Tarana Akbari, now 13, was pictured screaming in horror among piles of bodies moments after a suicide bomber killed 80 people at last year's Ashura day ceremonies at a Shi'ite shrine in Kabul.

The image, taken by AFP photographer Massoud Hossaini, was splashed on front pages worldwide and won the Pulitzer Prize this year.

‘I’m not scared’

On Saturday, dressed in an identical green satin tunic which she made herself after discarding the bloodstained one she wore last year, Tarana attended Ashura day ceremonies at the same shrine.

The day before, police announced that they had arrested two Taliban insurgents with suicide vests who planned to attack the Shi'ite worshippers.

"I'm not scared," Tarana told AFP as she sat with her sisters in their spartan home in Old Kabul ahead of the ceremony. "I know there will be danger but I will go back there anyway.

"After the shrine I will go to the graveyard to pray for my brother who died and other members of the family."

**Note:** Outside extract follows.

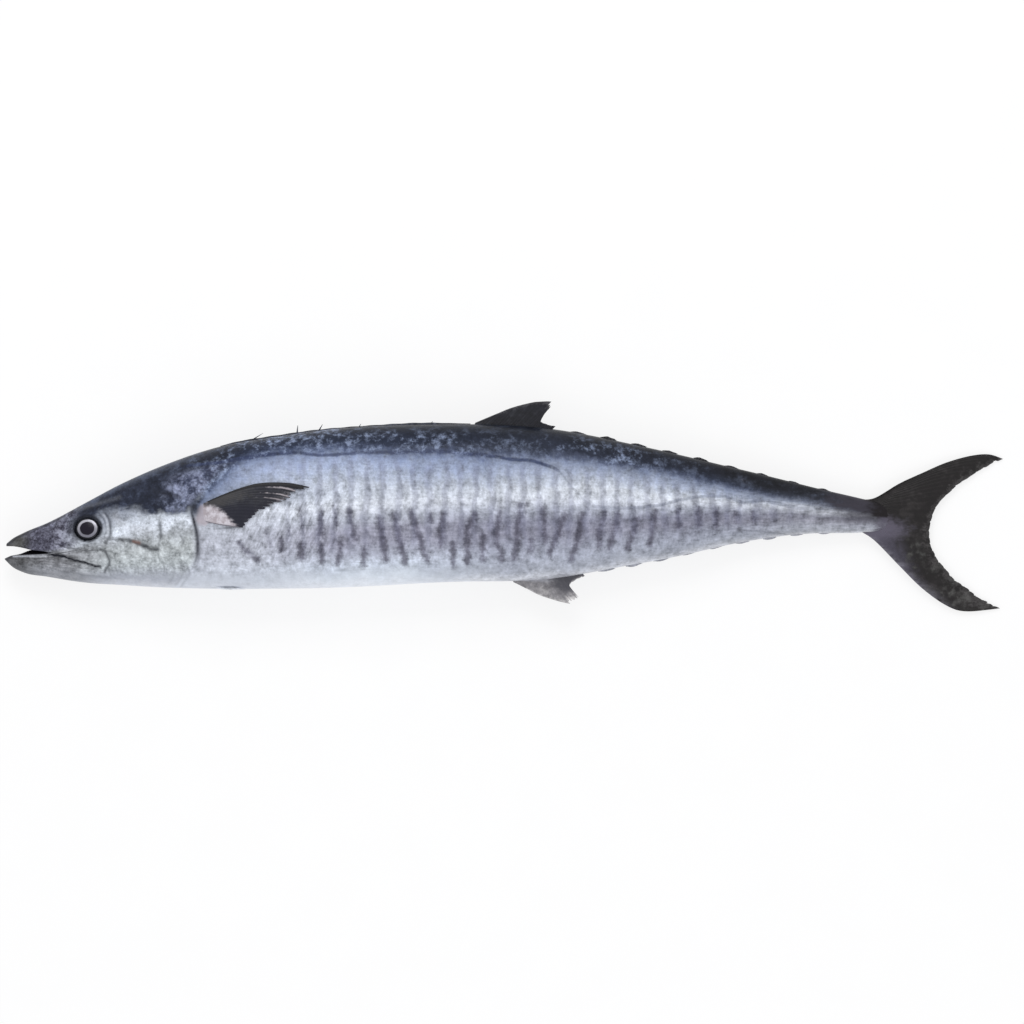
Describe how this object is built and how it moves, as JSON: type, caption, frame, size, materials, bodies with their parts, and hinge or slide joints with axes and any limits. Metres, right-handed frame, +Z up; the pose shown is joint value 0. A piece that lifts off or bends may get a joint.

Tarana's only brother - aged 9 - was among many of her relatives killed in last year's blast, and Tarana and her two sisters were wounded. She was the only one of the children who went back.

Despite her brave words, Tarana wrung her hands anxiously and the mood in her home was more one of preparing to go into battle than attend a religious ceremony.

But her spirits lifted and her shy smile returned with the excitement of dressing up in her new clothes before she set out hand-in-hand with her father, Ahmad Shah, for the 10-minute walk to the shrine.

It is a place that haunts her nightmares.

"I go back to that place in my dreams. I see my brother and the man (the bomber). I always repeat that scene in my dreams," Tarana said.

Tight security

Security was tight, with many streets blocked off and heavily armed police on rooftops and along the approach roads, and even Tarana was frisked before being allowed into the ceremonies.

Once among the throng of worshippers, including young men whipping their bare backs into a bloody mess in a traditional mourning ritual, Tarana's step faltered and she and her father stopped in a small sheltered spot.

A plastic chair was found and she sat quietly, tension showing in her face and her brown eyes growing increasingly sad with each passing minute.

Origin of Ashura

After half an hour, she and her father, having shown their refusal to be cowed by suicide bombers, left to visit the graves of her brother and other relatives on a bare and bleak hillside overlooking the city.

When the Sunni Muslim Taliban ruled in the 1990s before being ousted by a US-led invasion in 2001, minority Shi'ites suffered brutal persecution, but sectarian violence has been rare in recent years.

Shi'ites, who make up roughly 20% of the Afghan population, were effectively banned from marking Ashura in public under the Taliban.

Ashura commemorates the killing of Imam Hussein, the grandson of the Prophet Mohammad, near Karbala by armies of the caliph Yazid in 680 AD.